A lo largo de la historia, salvo algunas excepciones, la educación ha consistido en la transmisión de valores morales, donde la verdad científica ha estado siempre supeditada a la formación ética o religiosa de los jóvenes. La Ilíada, la Eneída o la Biblia, entre otros libros, constituyeron durante siglos el horizonte educativo de maestros y alumnos.

Los avances en ciencia y tecnología y las teorías positivistas del siglo XIX revirtieron esta dinámica en Europa: los jóvenes debían formarse en la verdad científica, es decir, en hechos reales, ciertos y verificables. Desde entonces y hasta hoy, los programas de estudio han priorizado el vector cognitivo en la educación. Esto ha supuesto un gran avance, pero quizá nos hayamos pasado de rosca.

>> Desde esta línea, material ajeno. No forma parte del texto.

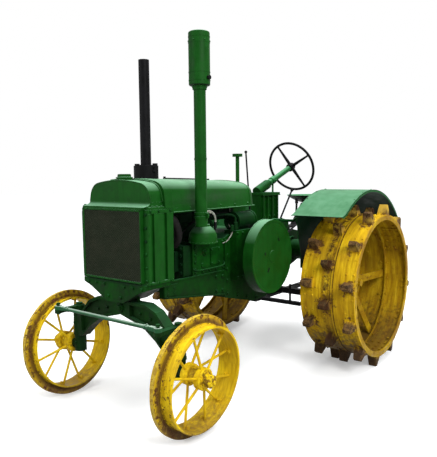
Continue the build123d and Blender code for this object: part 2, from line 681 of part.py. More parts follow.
panel_y = drop_y[1]
panel_low_z = 762.0
with BuildPart() as fender:
    fender_band(fender_r - fender_t, panel_y, fender_y[1])
    fender_band(fender_r - 22, fender_y[1] - fender_t, fender_y[1])
    a, b = fender_ends
    front, back = on_arc(fender_r, a, panel_y), on_arc(fender_r, b, panel_y)
    low_front = Vector(ahead(436), panel_y, panel_low_z)
    low_back = Vector(ahead(-436), panel_y, panel_low_z)
    extrude(Face(Wire([
        Edge.make_three_point_arc(front, on_arc(fender_r, (a + b) / 2, panel_y), back),
        Edge.make_line(back, low_back), Edge.make_line(low_back, low_front),
        Edge.make_line(low_front, front)])), amount=fender_t, dir=(0, 1, 0))
save_pair(fender.part, "fender")

with BuildPart() as brace:
    for side in (1, -1):
        block((282, 322), sorted((side * 80, side * 340)), (case_top_z + 16, case_top_z + 24))
        rod((302, side * 330, case_top_z + 20), (490, side * 500, 1180), 9)
        block((-400, 800), sorted((side * panel_y, side * 700)), (900, 1400), mode=Mode.SUBTRACT)
    block((282, 322), (-80, 80), (case_top_z + 16, case_top_z + 24))
    add(gear_case.part, mode=Mode.SUBTRACT)
save(brace.part, "fender_brace")

# ==================================================================== drawbar
with BuildPart() as drawbar:
    block((-tail, 380), (-38, 38), (drawbar_z + 14, drawbar_z + 34))
    rod((40 - tail, 0, drawbar_z), (40 - tail, 0, drawbar_z + 60), hitch_r, mode=Mode.SUBTRACT)
save(drawbar.part, "drawbar")

with BuildPart() as drawbar_support:
    block((340, 380), (-450, 450), (drawbar_z + 34, drawbar_z + 60))
    block((330, 390), (-56, 56), (drawbar_z + 34, 660))
    block((-30, 30), (-476, 476), (drawbar_z + 34, rear_hub_z - 116))
    add(rear_axle.part, mode=Mode.SUBTRACT)
    add(main_case.part, mode=Mode.SUBTRACT)
save(drawbar_support.part, "drawbar_support")
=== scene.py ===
"""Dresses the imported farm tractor: paint, rust, fasteners, pipes and small fittings."""
from math import atan2, cos, radians, sin

import bmesh
import bpy
from mathutils import Matrix, Vector


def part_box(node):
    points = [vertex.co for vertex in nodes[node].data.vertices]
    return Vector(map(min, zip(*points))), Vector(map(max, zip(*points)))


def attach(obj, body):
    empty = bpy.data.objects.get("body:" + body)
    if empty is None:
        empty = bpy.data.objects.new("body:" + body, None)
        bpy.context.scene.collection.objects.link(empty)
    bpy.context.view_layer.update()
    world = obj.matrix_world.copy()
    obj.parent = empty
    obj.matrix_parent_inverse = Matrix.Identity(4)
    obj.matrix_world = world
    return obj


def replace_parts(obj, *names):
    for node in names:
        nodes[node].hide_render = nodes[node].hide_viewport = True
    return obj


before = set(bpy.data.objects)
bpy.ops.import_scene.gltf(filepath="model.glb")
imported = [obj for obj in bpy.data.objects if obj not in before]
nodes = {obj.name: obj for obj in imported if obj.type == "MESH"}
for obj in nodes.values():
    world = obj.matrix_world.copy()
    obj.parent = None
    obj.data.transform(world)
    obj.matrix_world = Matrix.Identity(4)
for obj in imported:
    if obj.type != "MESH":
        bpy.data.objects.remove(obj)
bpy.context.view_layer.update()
scene = bpy.context.scene


# ======== places, metres
def middle(node):
    """Middle of a node's box."""
    low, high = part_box(node)
    return (low + high) / 2


AHEAD, LEFT, UP = Vector((1, 0, 0)), Vector((0, 1, 0)), Vector((0, 0, 1))
SIDES = (("left", 1), ("right", -1))
REAR, _, REAR_Z = middle("left_rear_wheel_hub")
FRONT, _, FRONT_Z = middle("left_front_rim")
FLY, _, FLY_Z = middle("flywheel")

# rear wheels; a row is its distance off the centre line and its lead in degrees
RIM_R = 0.550
FLANGE_R = 0.512
LUG_ROWS = ((0.616, 7.5), (0.760, 22.5), (0.936, 7.5))
RIVET_ROWS = ((0.585, 7.5), (0.648, 7.5), (0.735, 22.5), (0.782, 22.5), (0.905, 7.5), (0.962, 7.5))
SPOKE_ROWS = ((0.584, 30), (0.766, 0))
LUG_STEP = 30.0
SEAM = 0.800  # where the two rims meet

# front wheels
CAMBER = radians(4.0)
GUIDE_R, TREAD_R = 0.358, 0.305
FRONT_Y = 0.664 - 0.076 * cos(CAMBER)

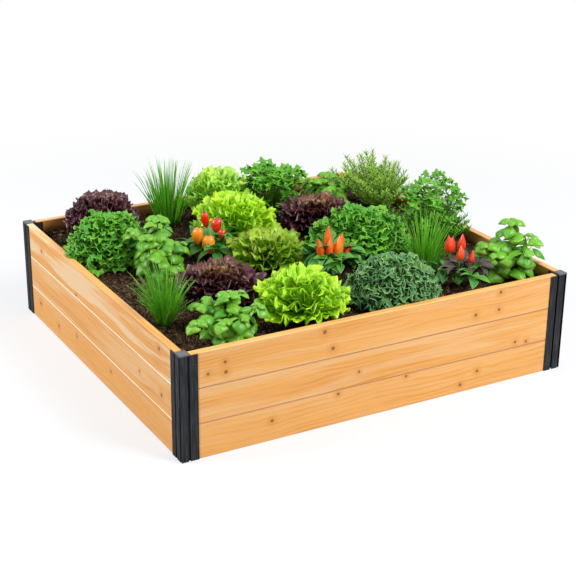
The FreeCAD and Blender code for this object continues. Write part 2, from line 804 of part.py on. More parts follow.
def flat_parsley(plant, stalks=8):
    """Thin stalks that fan out of a crown, each with a head of flat leaflets."""
    reach = size(f"{plant}_spread / 2")
    tall = size(f"{plant}_height")
    radius = size("leaflet_diameter / 2")
    herb = []
    for index in range(stalks):
        share = 0 if index == 0 else (0.62 if index % 2 else 1)
        angle = 2 * math.pi * index / (stalks - 1)
        outward = Vector(math.cos(angle), math.sin(angle), 0)
        tip = outward * ((reach - radius) * share) + UP * ((tall - radius) * (1 - 0.38 * share))
        foot = Vector(tip.x, tip.y, 0) * 0.2
        herb.append(stalk(foot, tip, size("stem_diameter / 4")))
        herb.append(bud(tip, radius, 0.7))
    new_plant(plant, above_soil(crown(0.3 * reach).multiFuse(herb), reach))


def pepper_fruit(hanging):
    """A blunt pepper on its stalk: the stalk's end is at the origin."""
    length, radius = size("pepper_length"), size("pepper_diameter / 2")
    stalk_end, stalk_radius = size("pepper_stalk_length"), size("pepper_stalk_diameter / 2")
    side = ((0.55, 0), (0.92, 0.10), (1, 0.30), (0.92, 0.60), (0.66, 0.84), (0.3, 1))
    outline = [(0, 0), (stalk_radius, 0), (stalk_radius, stalk_end)]
    outline += [(wide * radius, stalk_end + down * length) for wide, down in side]
    outline.append((0, stalk_end + length))
    fruit = turned(outline)
    if hanging:
        fruit.rotate(Vector(), Vector(1, 0, 0), 180)
    return fruit


def pepper(plant, hanging, branches=5, leaves=8):
    """A pepper plant: stem, branches with a fruit at each end, and leaves clear of the fruits."""
    reach = size(f"{plant}_spread / 2")
    tall = size(f"{plant}_height")
    branch_radius = size("stem_diameter / 4")
    out = reach - size("pepper_diameter / 2")
    blade = leaf_blade(0.95 * reach, 0.40 * reach, 30, 70)
    grown, fruits = [], []
    full = size("pepper_length + pepper_stalk_length + stalk_clearance") + branch_radius
    level = full + size("crown_height") if hanging else 0.94 * tall - full
    gap = branch_radius + size("stalk_clearance")
    for index in range(branches):
        angle = 360 * index / branches + 20
        outward = Vector(math.cos(math.radians(angle)), math.sin(math.radians(angle)), 0)
        start = Vector(0, 0, level)
        end = start + outward * (out + branch_radius)
        grown.append(skin([ring(start, outward, branch_radius, 8),
                           ring(end, outward, branch_radius, 8)]))
        fruit = pepper_fruit(hanging)
        fruit.translate(outward * out + Vector(0, 0, level - gap if hanging else level + gap))
        fruits.append(fruit)
    for index in range(leaves):
        share = index / (leaves - 1)
        azimuth = 20 + 360 / branches / 2 + 360 / branches * index + 6 * share
        height = tall * (0.54 + 0.28 * share) if hanging else level * (0.34 + 0.4 * share)
        grown.append(turned_leaf(blade, azimuth, height))
    new_plant(plant.replace("pepper", "pepper_plant"), stem(0.9 * tall).multiFuse(grown), plant)
    new_plant(plant.replace("pepper", "pepper_fruits"), Part.makeCompound(fruits), plant)


for plant in PLANTS:
    if plant.startswith("lettuce"):
        salad(plant)
    elif plant.startswith("basil"):
        basil(plant)
    elif plant.startswith("chives"):
        chives(plant)
    elif plant.startswith("rosemary"):
        rosemary(plant)
    elif plant.startswith("pepper"):
        pepper(plant, hanging=plant == "pepper_left")
    elif plant.startswith("parsley_flat"):
        flat_parsley(plant)
    else:
        curled(plant)


# --- checks and files ----------------------------------------------------------------------

document.recompute()
for item in document.Objects:
    failed = [state for state in item.State if state in ("Invalid", "Error")]
    if failed:
        raise RuntimeError(f"{item.Label} is {failed}")
for node in nodes:
    if node.Shape.isNull() or not node.Shape.isValid() or not node.Shape.Solids:
        raise RuntimeError(f"{node.Label} has no valid solid")
for node in nodes:
    node.Shape.exportStep(f"parts/{node.Label}.step")
    print(f"{node.Label}: {len(node.Shape.Solids)} solid, {node.Shape.Volume / 1000:.1f} cm3")
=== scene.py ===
import math
import random

import bpy
import numpy as np
from bpy.props import FloatProperty, FloatVectorProperty, IntProperty, PointerProperty
from mathutils import Matrix, Vector, noise


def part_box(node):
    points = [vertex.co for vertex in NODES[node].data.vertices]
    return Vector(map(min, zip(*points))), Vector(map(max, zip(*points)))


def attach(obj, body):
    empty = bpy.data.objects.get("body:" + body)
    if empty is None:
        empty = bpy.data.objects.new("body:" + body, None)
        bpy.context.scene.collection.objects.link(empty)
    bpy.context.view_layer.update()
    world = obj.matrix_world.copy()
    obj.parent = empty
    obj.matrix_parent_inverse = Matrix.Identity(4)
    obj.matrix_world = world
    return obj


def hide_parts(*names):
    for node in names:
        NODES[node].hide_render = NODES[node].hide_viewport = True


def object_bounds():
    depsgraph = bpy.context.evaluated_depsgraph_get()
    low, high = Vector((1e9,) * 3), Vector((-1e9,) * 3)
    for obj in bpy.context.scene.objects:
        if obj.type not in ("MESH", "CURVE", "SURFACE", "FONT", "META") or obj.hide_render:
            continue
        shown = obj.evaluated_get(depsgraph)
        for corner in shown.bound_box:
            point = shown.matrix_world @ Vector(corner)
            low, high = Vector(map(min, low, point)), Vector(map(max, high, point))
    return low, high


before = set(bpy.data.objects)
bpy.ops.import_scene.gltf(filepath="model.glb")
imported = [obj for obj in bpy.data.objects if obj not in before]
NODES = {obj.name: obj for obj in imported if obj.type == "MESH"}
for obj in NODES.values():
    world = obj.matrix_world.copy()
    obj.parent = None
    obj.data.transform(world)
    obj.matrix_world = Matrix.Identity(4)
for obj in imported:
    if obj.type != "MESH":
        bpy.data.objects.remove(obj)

# A raised garden bed. Its posts, caps and planks are the nodes of the frame, with new
# materials. The soil and the plants are modelled here, each in the place of its node.
# Lengths are in metres, in the frame's own axes: +X along the front, +Y to the back, +Z up.

bl_info = {
    "name": "Raised garden bed",
    "version": (1, 0, 0),
    "blender": (4, 5, 0),
    "location": "View3D > Sidebar > Garden bed",
    "description": "Dresses a raised garden bed with timber, soil, herbs, salads and peppers",
    "category": "Add Mesh",
}

FRAME_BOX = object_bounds()
SOIL_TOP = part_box("soil")[1][2]
PLANK_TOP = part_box("plank_front_upper")[1][2]
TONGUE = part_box("plank_front_lower")[1][2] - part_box("plank_front_middle")[0][2]
INNER_X = -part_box("plank_left_upper")[1][0]
INNER_Y = -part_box("plank_front_upper")[1][1]
# Each leaf is turned on from the last by this angle, as on a real plant.
GOLDEN_ANGLE = 2.39996


# --- sizes and colours that a user would change --------------------------------------------

def shade(name, description, red, green, blue):
    """A colour property."""
    return FloatVectorProperty(name=name, description=description, subtype="COLOR", size=3,
                               min=0.0, max=1.0, default=(red, green, blue))


def length(name, description, default):
    """A length property."""
    return FloatProperty(name=name, description=description, unit="LENGTH", min=0.0,
                         default=default)


class TimberLook(bpy.types.PropertyGroup):
    """Colours of the planks"""
    stain: shade("Stain", "Colour of the stained softwood", 0.96, 0.47, 0.125)
    late_wood: shade("Late wood", "Colour of the dark lines of the grain", 0.74, 0.28, 0.050)
    # the pale colour serves both the grain's pale streaks and the painted sheen
    pale: shade("Pale wood", "Colour of the pale bands of the grain", 1.0, 0.68, 0.38)
    knot: shade("Knot", "Colour of the knots", 0.17, 0.060, 0.018)
    joint: shade("Joint", "Colour of the bevels between the planks", 0.36, 0.125, 0.026)
    # a painted highlight: the light caught by the bevels on the left side
    joint_highlight: shade("Bright joint", "Colour of the planed bevels on the left", 1.0, 0.86, 0.72)
    ring_spacing: length("Ring spacing", "Distance between the lines of the grain", 0.011)


class MetalLook(bpy.types.PropertyGroup):
    """Colours of the posts and their caps"""
    post: shade("Post", "Colour of the posts' powder coat", 0.011, 0.013, 0.016)
    cap: shade("Cap", "Colour of the caps", 0.13, 0.13, 0.14)
    screw: shade("Screw", "Colour of the screws", 0.42, 0.42, 0.43)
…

En la educación española se ha perpetuado una tendencia al acopio acrítico de datos objetivos. Los estudiantes aprendemos fechas, accidentes geográficos, fórmulas, figuras retóricas, phrasal verbs y teorías económicas, pero apenas queda espacio para nada que no sea la memorización rudimentaria de datos y procesos. Pese al descomunal volumen de información que retenemos, carecemos de las herramientas necesarias para gestionarla adecuadamente.

El modelo de aprendizaje que tenemos en España, basado en competencias meramente cognitivas, limita el desarrollo de la reflexión y el pensamiento crítico. Los programas educativos actuales no fomentan el razonamiento ni el uso de la lógica. Por tanto, conservamos una gran cantidad de información, pero nos cuesta argumentar, tener ideas propias y relacionar conceptos.  

Hoy en día, casi todo el conocimiento que adquirimos los alumnos españoles mediante este procedimiento exclusiamente memorístico puede encontrarse en internet. Un diletante puede ser experto en cualquier área de conocimiento, y con curiosidad y paciencia procurarse las mismas competencias que un licenciado universitario. Este es el modelo propuesto por la Universidad Nacional de Educación a Distancia, donde estoy matriculado, que sin clases (y casi sin apoyo bibliográfico ni docente) permite que sus estudiantes consigamos de manera casi autodidacta un título universitario.

Quizá sea la insistencia de nuestro sistema educativo en este positivismo acrítico lo que haya hecho que nuestras universidades no tengan el reconocimiento que tienen en otros países, apenas se nos cite en trabajos académicos y que el último premio Nobel que hizo carrera en España, premios de literatura aparte, fuera Ramón y Cajal, que murió hace casi un siglo.

Irrita pensar que nuestros títulos solo vayan a servir para acreditar conocimientos en una materia específica, sin aportar ningún valor diferencial. Si cualquier individuo, gracias a internet, puede saber tanto como yo en un ámbito específico sin necesidad de realizar un grado universitario o un ciclo superior, la realidad es que mi título no vale de mucho.

Esto tiene implicaciones especialmente graves en el mercado de trabajo. A medida que el conocimiento se hace más accesible gracias a internet y se desarrollan modelos de inteligencia artificial, como el ChatGPT, el vector cognitivo pierde importancia en favor de otras habilidades como la creatividad y la adaptabilidad. Si persisitimos en la educación sobre hechos, y no hacemos por que la enseñanza española fomente estas otras habilidades, ¿qué podrán hacer los titulados españoles que dentro de unos años no pueda hacer un ordenador?

La política educativa de nuestro país se enfrenta a varios retos. Para empezar, los estudiantes merecen un pacto político transversal y duradero que aporte estabilidad al sistema educativo. Por otro lado, psicólogos y pedagogos deben encontrar la fórmula apropiada para paliar el déficit de atención de los alumnos actuales y para mejorar su comprensión lectora y su redacción. Debemos garantizar que las oportunidades para los alumnos más pobres se mantengan intactas, y evitar que la brecha digital y territorial impida el acceso de los estudiantes más jóvenes a una educación de calidad.

Pero también necesitamos replantearnos el método positivista que todavía hoy, ciento cincuenta años después, domina la educación. Propongamos un sistema educativo que nos permita pensar los hechos, razonar y sacar conclusiones por nosotros mismos. Busquemos un modelo que nos ayude a conformar una fuerza laboral cualificada y preparada ante la amenaza de la inteligencia artificial. Urge abordar estas cuestiones.